5. As with pitchers, I did a "weighted" stepwise regression, weighting by number of plate appearances for each vL, vR split. Only players that had more than 25 PAs for the given split were included in the analysis.
_DEPVAR_ | _TYPE_ | _RSQ_ | Intercept | batadv | CON | GAP | POW | EYE | AvK | b_S | b_R | SPE |
---|---|---|---|---|---|---|---|---|---|---|---|---|
AVG | PARMS | 0.55016 | 0.19622 | . | 0.018371 | . | . | . | 0.007718 | . | -.009767527 | . |
AVG | STDERR | . | 0.00265 | . | 0.000890 | . | . | . | 0.000862 | . | 0.002196009 | . |
bb/pa | PARMS | 0.68632 | 0.07249 | 0.008064 | . | . | . | 0.022982 | . | . | . | . |
bb/pa | STDERR | . | 0.00104 | 0.001377 | . | . | . | 0.000513 | . | . | . | . |
ebh/ab | PARMS | 0.37914 | 0.03239 | . | . | .007265693 | -.001734033 | -0.001217 | 0.002195 | . | . | . |
ebh/ab | STDERR | . | 0.00137 | . | . | .000400295 | 0.000290149 | 0.000425 | 0.000385 | . | . | . |
hr/ab | PARMS | 0.67868 | 0.01893 | 0.003364 | . | . | 0.009564971 | . | . | . | . | . |
hr/ab | STDERR | . | 0.00076 | 0.000930 | . | . | 0.000217765 | . | . | . | . | . |
so/ab | PARMS | 0.78522 | 0.34976 | -0.012657 | -0.006011 | . | 0.002401271 | 0.002931 | -0.042131 | . | . | . |
so/ab | STDERR | . | 0.00306 | 0.002715 | 0.001239 | . | 0.000735608 | 0.001028 | 0.001161 | . | . | . |
wOBA | PARMS | 0.56438 | 0.24563 | . | 0.014478 | .003133732 | 0.008726320 | 0.008183 | 0.006116 | . | -.008491819 | . |
wOBA | STDERR | . | 0.00348 | . | 0.001326 | .001028786 | 0.000715892 | 0.000964 | 0.001106 | . | 0.002446564 |
Batting average has a nicely high r-square value (55%) and is affected by three of the ratings: CON, AvK, and b_R (in a negative direction). Why it is affected negatively by being a right-handed batter is not clear to me, but, essentially, right-handed batters as opposed to left-handed or a switch hitter results in about a ten point drop in average. The other interesting result is that AvoidK contributes above and beyond CON alone. As most of you know, the CON rating is a calculated rating by the engine, based on the batter's BABIP rating, POW rating, and AvK rating. The CON rating is calculated so as to be a perfect predictor, all by itself, of avg. The fact that AvK contributes to it, above and beyond CON itself is not entirely surprising, however. This result seems to occur whenever a league has particularly high STU pitchers, relative to MBA "normal", which would seem to characterize BBA. A way of thinking about this overall is that a player with a 5 CON, 5 AvK would be expected to get a .196 average (the intercept value) in the BBA if they are left-handed or a switch-hitter, but only a .186 average if they are a righty.
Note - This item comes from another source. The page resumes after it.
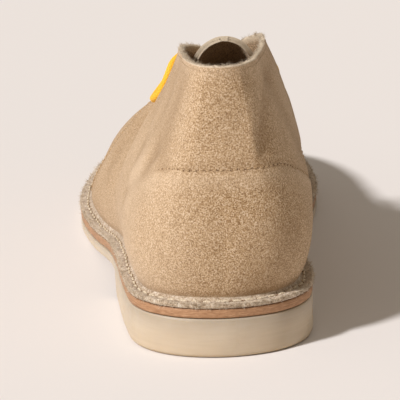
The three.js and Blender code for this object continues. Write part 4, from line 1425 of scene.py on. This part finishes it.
def make_stitches(name, rows, material, slot, **options):
    points, faces, materials = stitch_meshes(rows, **options)
    piece = make_piece(name, points, faces, [material, HOLE_SHADE])
    piece.data.polygons.foreach_set("material_index", materials)
    return piece


def flange_line(inwards, above):
    points = RIM - RIM_OUT * inwards
    return np.column_stack([points, upper_foot(points[:, 1]) + above])


def round_heel(wanted):
    """Numbers of the wanted sections, from the lateral side round the heel to the medial side."""
    kept = [k for k in range(len(UPPER["base"])) if wanted(k)]
    return sorted(kept, key=lambda k: UPPER["sign"][k, 0] * UPPER["base"][k])


def crossing_row(height_of, ends):
    """Where each section near the heel passes a height, round the heel to the y each side ends at."""
    last = {SIDES[side]: float(turn_of(y)) for side, y in ends.items()}
    line, normals = [], []
    for k in round_heel(lambda k: UPPER["base"][k] <= last[int(UPPER["sign"][k, 0])]):
        column = UPPER["outer"][k]
        miss = column[:, 2] - height_of(column[:, 1])
        n = int(np.argmax(miss > 0))
        share = miss[n - 1] / (miss[n - 1] - miss[n])
        line.append(column[n - 1] * (1 - share) + column[n] * share)
        normals.append(UPPER["outward"][k, n])
    return np.array(line), np.array(normals)


def below_edge(down):
    """Lines at a distance below the collar and beside the facing, from throat to throat."""
    line, normals = [], []
    for k in round_heel(lambda k: UPPER["base"][k] < COLLAR_ENDS):
        column = UPPER["outer"][k][::-1]
        run = run_along(column)
        line.append([np.interp(down, run, column[:, n]) for n in range(3)])
        normals.append(UPPER["outward"][k][::-1][int(np.argmax(run >= down))])
    return np.array(line), np.array(normals)


def seam_row(turn):
    """Line over the whole boot, from flange to flange, along the section nearest to a turn."""
    count = len(UPPER["base"])
    n = int(np.argmin(np.abs(TURNS - turn)))
    lateral, medial = n, (count - n) % count
    line = np.concatenate([UPPER["outer"][lateral], UPPER["outer"][medial][::-1][1:]])
    normals = np.concatenate([UPPER["outward"][lateral], UPPER["outward"][medial][::-1][1:]])
    return line[3:-3], normals[3:-3]


WELT_INSET = 3.05
COLLAR_ENDS = 94.0  # turn of the last section with a collar stitch
WELT_PITCH, WELT_RADIUS, WELT_RISE = 4.7, 0.46, 0.2


def make_all_stitches():
    welt = flange_line(WELT_INSET, FLANGE_THICK - 0.1)
    up = np.tile([0.0, 0.0, 1.0], (len(welt), 1))
    make_stitches(
        "welt_stitches", [(welt, up)], THREAD, "lace", pitch=WELT_PITCH, share=0.8,
        radius=WELT_RADIUS, rise=WELT_RISE, slant=0.12, holes=0.5,
    )
    height = lambda y: np.interp(y, COUNTER[:, 0], COUNTER[:, 1]) + COUNTER_STITCH_UP
    row = crossing_row(height, COUNTER_SHOWN_TO)
    make_stitches(
        "counter_stitches", [row], FINE_THREAD, "suede", pitch=2.55, share=0.7, radius=0.21,
        rise=0.12, sides=6, slant=0.1, holes=0.27,
    )
    make_stitches(
        "collar_stitches", [below_edge(1.7)], EDGE_THREAD, "suede", pitch=2.3, share=0.62, radius=0.13,
        rise=0.03, sides=6, slant=0.08, holes=0.1,
    )
    make_stitches(
        "quarter_stitches", [seam_row(97.1), seam_row(96.0)], FINE_THREAD, "suede", pitch=3.1, share=0.74,
        radius=0.28, rise=0.18, sides=6, slant=0.05, holes=0.32,
    )


make_all_stitches()

# ---------------------------------------------------------------- frayed fibres on cut edges
FIBRE_SIDES, FIBRE_BEND, FIBRE_TAPER = 3, (0.25, 0.75), 0.6
ROOTED = 0.15  # how deep in the flange its upper fibres start
FIBRE_STATIONS = np.array([0.0, 0.45, 0.8])


def fibre_mesh(roots, aim, length, radius, random):
    """Thin tapered curled fibres: points and faces."""
    count = len(roots)
    curl = unit(random.normal(0, 1, (count, 3)))
    bend = random.uniform(*FIBRE_BEND, count)[:, None]
    side = unit(np.cross(aim, curl))
    over = np.cross(aim, side)
    angle = 2 * math.pi * np.arange(FIBRE_SIDES) / FIBRE_SIDES
    rings = []
    for s in FIBRE_STATIONS:
        centre = roots + length[:, None] * (aim * s + curl * bend * s * s)
        thick = radius * (1 - FIBRE_TAPER * s)
        rings.append(centre[:, None] + thick * wheel(angle, side, over))
    tip = roots + length[:, None] * (aim + curl * bend)
    block = np.concatenate([*rings, tip[:, None]], 1)
    pattern = []
    for k in range(len(FIBRE_STATIONS) - 1):
        index = np.arange(2 * FIBRE_SIDES).reshape(2, FIBRE_SIDES) + k * FIBRE_SIDES
        pattern += grid_faces(index)
    last = (len(FIBRE_STATIONS) - 1) * FIBRE_SIDES
    tip_at = last + FIBRE_SIDES
    pattern += [(last + n, last + (n + 1) % FIBRE_SIDES, tip_at) for n in range(FIBRE_SIDES)]
    faces = []
    for n in range(count):
        start = n * block.shape[1]
        faces += [tuple(start + v for v in face) for face in pattern]
    return block.reshape(-1, 3), faces


def fuzz_material():
    m = Nodes("raw_fibre")
    tone = m.noise(3 * MM, 3, 0.6)
    color = m.ramp(
        m.span(tone, 0.3, 0.7),
        [(0, srgb(160, 138, 110)), (0.55, srgb(200, 182, 156)), (1, srgb(236, 224, 204))],
    )
    return m.done(
        Base_Color=color, Roughness=0.9, Sheen_Weight=0.3, Normal=m.bump(tone, 0.05 * MM, 0.3)
    )


RAW_FIBRE = fuzz_material()


def make_fuzz(name, strands):
    """strands: count, a function of the random numbers to roots and aims, shortest, longest, radius."""
    random = np.random.default_rng(SEED + len(name))
    points, faces = [], []
    for count, place, shortest, longest, radius in strands:
        roots, aim = place(count, random)
        length = shortest + (longest - shortest) * random.uniform(0, 1, count) ** 2
        some, those = fibre_mesh(roots, unit(aim), length, radius, random)
        start = sum(len(p) for p in points)
        points.append(some)
        faces += [tuple(v + start for v in face) for face in those]
    return make_piece(name, np.vstack(points), faces, RAW_FIBRE)


def on_flange_edge(count, random):
    at = random.integers(0, len(RIM), count)
    above = random.uniform(0.1, FLANGE_THICK, count)
    points = RIM[at] - RIM_OUT[at] * 0.25
    roots = np.column_stack([points, upper_foot(points[:, 1]) + above])
    aim = np.column_stack([RIM_OUT[at], above * 0.7 - 0.3]) + random.normal(0, 0.45, (count, 3))
    return roots, aim


def on_flange_top(count, random):
    at = random.integers(0, len(RIM), count)
    inwards = random.uniform(0.1, 3.0, count)
    points = RIM[at] - RIM_OUT[at] * inwards[:, None]
    height = upper_foot(points[:, 1]) + FLANGE_THICK - ROOTED
    aim = np.column_stack([RIM_OUT[at] * 0.7, np.full(count, 0.45)]) + random.normal(0, 0.5, (count, 3))
    aim[:, 2] = np.abs(aim[:, 2])
    return np.column_stack([points, height]), aim


def on_collar(count, random):
    open_turns = np.where(UPPER["base"] < THROAT_TURN - 1)[0]
    step = np.linalg.norm(
        UPPER["outer"][open_turns, -1] - np.roll(UPPER["outer"], 1, 0)[open_turns, -1], axis=1
    )
    k = random.choice(open_turns, count, p=step / step.sum())
    across = random.uniform(0, 1, count)[:, None]
    slide = random.uniform(-0.5, 0.5, count)[:, None]
    outer, inner = UPPER["outer"][:, -1], UPPER["inner"][:, 0]
    along_rim = (np.roll(outer, -1, 0) - np.roll(outer, 1, 0))[k] / 2 * slide
    roots = outer[k] * (1 - across) + inner[k] * across + along_rim + UPPER["edge_up"][k] * 0.1
    aim = UPPER["edge_up"][k] * 0.8 + UPPER["outward"][k, -1] * (0.9 - 1.8 * across)
    return roots, aim + random.normal(0, 0.4, (count, 3))


def on_tongue_edge(count, random):
    rows = random.integers(0, len(TONGUE_POINTS), count)
    side = random.integers(0, 2, count)
    edge_from = TONGUE_ACROSS + 1
    pick = np.where(side == 0, edge_from + 2, TONGUE_POINTS.shape[1] - 3)
    roots = TONGUE_POINTS[rows, pick]
    aim = unit(roots - TONGUE_POINTS[rows, TONGUE_ACROSS // 2]) + TONGUE_AHEAD[rows] * 0.5
    return roots, aim + random.normal(0, 0.4, (count, 3))


make_fuzz("flange_fibres", [
    (5600, on_flange_edge, 0.4, 1.7, 0.085), (5600, on_flange_top, 0.4, 1.5, 0.085),
])
make_fuzz("collar_fibres", [
    (4600, on_collar, 0.3, 1.4, 0.07), (1200, on_tongue_edge, 0.3, 1.0, 0.06),
])

# ---------------------------------------------------------------- floor and light
FLOOR_HALF, FLOOR_BELOW = 12.0, 0.0001  # metres; just under the tread, so that the two never flicker
KEY_COLOR = (1.0, 0.985, 0.99)
KEY_FROM = np.array([-0.83, -0.56])
KEY_HEIGHT_ANGLE, KEY_SPREAD, KEY_STRENGTH = math.radians(42), math.radians(6), 3.5
WORLD_COLOR, WORLD_STRENGTH = srgb(240, 228, 212), 0.38


def make_stage():
    mesh = bpy.data.meshes.new("floor")
    corners = [(-1, -1), (1, -1), (1, 1), (-1, 1)]
    mesh.from_pydata([(x * FLOOR_HALF, y * FLOOR_HALF, 0) for x, y in corners], [], [(0, 1, 2, 3)])
    mesh.materials.append(floor_material())
    floor = new_object("floor", mesh)
    floor.location.z = CAD_LOW.z - FLOOR_BELOW

    data = bpy.data.lights.new("key", "SUN")
    data.angle, data.energy = KEY_SPREAD, KEY_STRENGTH
    data.color = KEY_COLOR
    key = new_object("key", data)
    flat = unit(KEY_FROM) * math.cos(KEY_HEIGHT_ANGLE)
    toward = Vector((flat[0], flat[1], math.sin(KEY_HEIGHT_ANGLE)))
    key.location = toward
    key.rotation_mode = "QUATERNION"
    key.rotation_quaternion = toward.to_track_quat("Z", "Y")

    world = bpy.data.worlds.new("studio")
    world.use_nodes = True
    background = world.node_tree.nodes["Background"]
    background.inputs["Color"].default_value = WORLD_COLOR
    background.inputs["Strength"].default_value = WORLD_STRENGTH
    bpy.context.scene.world = world
    bpy.context.scene.view_settings.view_transform = "Standard"


make_stage()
It would be about .026 higher for a 6 CON, 6 AvK batter.
bb/pa , as expected, is closely related to EYE. Every additional point in EYE increases walk rate by about 2.3%, and having a batting advantage against the pitcher adds another 0.8%. The r-square of 68.6% indicates that more than 2/3 of the variance of all walk rates can be accounted for by the rounded EYE value.
ebh/ab is not as simple as just looking at GAP, which replicates the finding I have had for every single analysis I have done in OOTP. First of all, the r-square is by far the lowest of all of these, at around 38%. Secondly, it appears to be affected negatively to some extent by POW and EYE, and positively to some extent by AvK.
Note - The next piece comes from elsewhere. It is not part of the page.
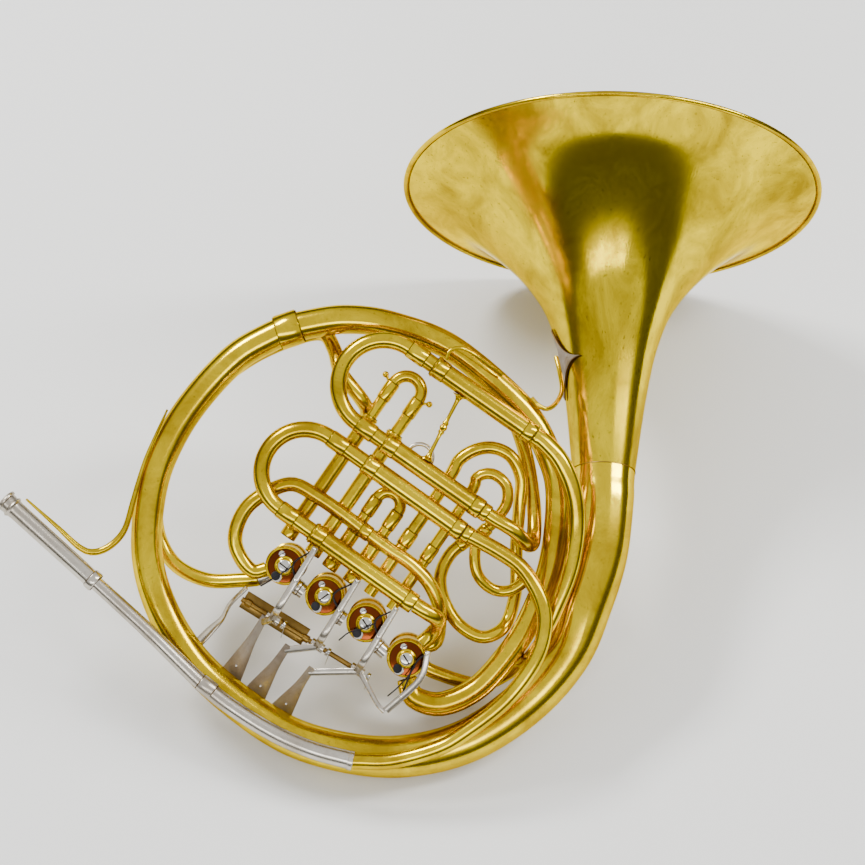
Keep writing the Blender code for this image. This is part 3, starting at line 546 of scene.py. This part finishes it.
def valves():
    for number, (x, y) in enumerate(VALVES, 1):
        at = (x, y, 0)
        shell = [(CASING_BORE, CASING_FRONT - 0.6), (CASING_BORE + 0.4, CASING_FRONT),
                 (CASING_RADIUS - 0.5, CASING_FRONT), (CASING_RADIUS, CASING_FRONT - 0.5),
                 (CASING_RADIUS, CASING_FRONT - 3), (CASING_RADIUS - 0.8, 14.4), (CASING_RADIUS - 0.8, -17),
                 (CASING_RADIUS, -17.6), (CASING_RADIUS, -19.4), (CASING_RADIUS - 0.6, -20),
                 (CASING_RADIUS - 0.6, -22), (CASING_RADIUS, -22.6), (CASING_RADIUS, CASING_BACK + 0.7),
                 (CASING_RADIUS - 0.7, CASING_BACK), (CASING_BORE - 3, CASING_BACK),
                 (CASING_BORE - 3, CASING_BACK + 3), (CASING_BORE, CASING_BACK + 3)]
        turned(f"valve_{number}_case", shell, BRASS, at=at, sides=56, closed=True,
               nodes=(f"valve_{number}_casing",))
        top = CASING_FRONT + GAP
        rim = [(PLATE_RADIUS - 1.5, top), (PLATE_RADIUS, top), (PLATE_RADIUS, PLATE_TOP - 0.5),
               (PLATE_RADIUS - 0.5, PLATE_TOP), (PLATE_RADIUS - 1.1, PLATE_TOP),
               (PLATE_RADIUS - 1.5, PLATE_TOP - 0.5)]
        turned(f"valve_{number}_plate_rim", rim, BRASS, at=at, sides=56, closed=True)
        disc = [(SPINDLE_RADIUS + 0.3, top), (PLATE_RADIUS - 1.5, top), (PLATE_RADIUS - 1.5, PLATE_TOP - 0.5),
                (PLATE_RADIUS - 4, PLATE_TOP - 0.25), (SPINDLE_RADIUS + 0.3, PLATE_TOP - 0.1)]
        turned(f"valve_{number}_cork_plate", disc, PLATE, at=at, sides=56, closed=True,
               nodes=(f"valve_{number}_plate",))
        rotor = f"rotor_{number}"
        body = [(0.1, CASING_BACK + 4), (CASING_BORE - 0.4, CASING_BACK + 4),
                (CASING_BORE - 0.4, CASING_FRONT - 1), (SPINDLE_RADIUS, CASING_FRONT - 1),
                (SPINDLE_RADIUS, 21.7), (6.4, 21.7), (6.7, 22), (6.7, 23.4), (HUB_RADIUS + 0.4, 23.8),
                (HUB_RADIUS - 0.4, 24.6), (HUB_RADIUS + 0.4, 25.4), (HUB_RADIUS + 0.3, 26),
                (HUB_RADIUS - 0.2, HUB_TOP), (4.5, HUB_TOP), (4.4, HUB_TOP - 0.4), (0.1, HUB_TOP - 0.4)]
        turned(f"valve_{number}_rotor_body", body, BRASS, rotor, at=at, sides=48,
               nodes=(f"valve_{number}_rotor",))
        screw(f"valve_{number}_hub_screw", (x, y, HUB_TOP - 0.4), 4.3, 1.0, SLOT_TURNS[number - 1], rotor)
        screw(f"valve_{number}_plate_screw", (x - 1.8, y + 8.2, PLATE_TOP - 0.4), 2.5, 1.8, math.radians(30))
        cup = [(0.1, 0), (3.6, 0), (3.6, 1.7), (3.2, 2.1), (0.1, 2.1)]
        turned(f"valve_{number}_bumper_cup", cup, STEEL, at=(x - 5.3, y - 7.6, PLATE_TOP - 0.2), sides=32)
        pad = [(0.1, 0), (3.0, 0), (3.2, 0.5), (3.2, 2.4), (2.8, 3.1), (2.0, 3.4), (0.1, 3.5)]
        turned(f"valve_{number}_bumper", pad, CORK, at=(x - 6.1, y - 6.8, PLATE_TOP - 0.2), sides=32,
               smooth_angle=60)
    for number, ((ax, ay), (bx, by)) in enumerate(zip(VALVES, VALVES[1:]), 1):
        a, b = Vector((ax, ay, 8)), Vector((bx, by, 8))
        step = (b - a).normalized()
        ends = [a + LINK_SHIFT + step * LINK_REACH, b + LINK_SHIFT - step * LINK_REACH]
        tube(f"valve_link_{number}_pipe", ends, LINK_PIPE, NICKEL, nodes=(f"valve_link_{number}",))
        ferrule(f"valve_link_{number}_collar", ends[0] + step * 1.2, step, LINK_PIPE, NICKEL, length=3.0,
                thick=0.5)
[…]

hr/ab IS however as simple as looking at POW and batadv. A POW 5 hitter will hit, on average, about ten home runs a year, plus another 5 for each point in POW above 5. The r-square here is about the same as it is for bb/ab, at about 68%
so/ab is also more complicated than expected. Although the r-square is the highest of any of the measures here at almost 79%, it appears to be affected not just by batadv and AvK, but also by POW and EYE (high values leading to more strike outs), and by CON (higher values leading to fewer strike outs). Somebody with a 5 rating across the board here would be expected to get strike outs in about 35% of their at bats when they don't have the advantage against the pitcher, or about 33.7% when they do.
wOBA is the stat everybody has been waiting for, of course. Considering that this is a complicated stat with many predictors, getting an r-square of 56.4% is impressive, I think. All the stats come into play here, except SPE and batadv. SPE might show up once we have more data, but I am a bit surprised that batadv does NOT show an effect, since walks, strike outs, and home runs all do show an effect with it. Perhaps it is being masked by b_R, which shows a similar affect that it does with BA, and that more data will show that effect. Here, a righty with ratings of 5 across the board would only be expected to get a .237 wOBA (.246 for lefty or switch-hitter). The rest of the results are summarized in the executive summary above.
Thoughts? Is this close to what you all expected or quite different? Is there anything you find somewhat surprising?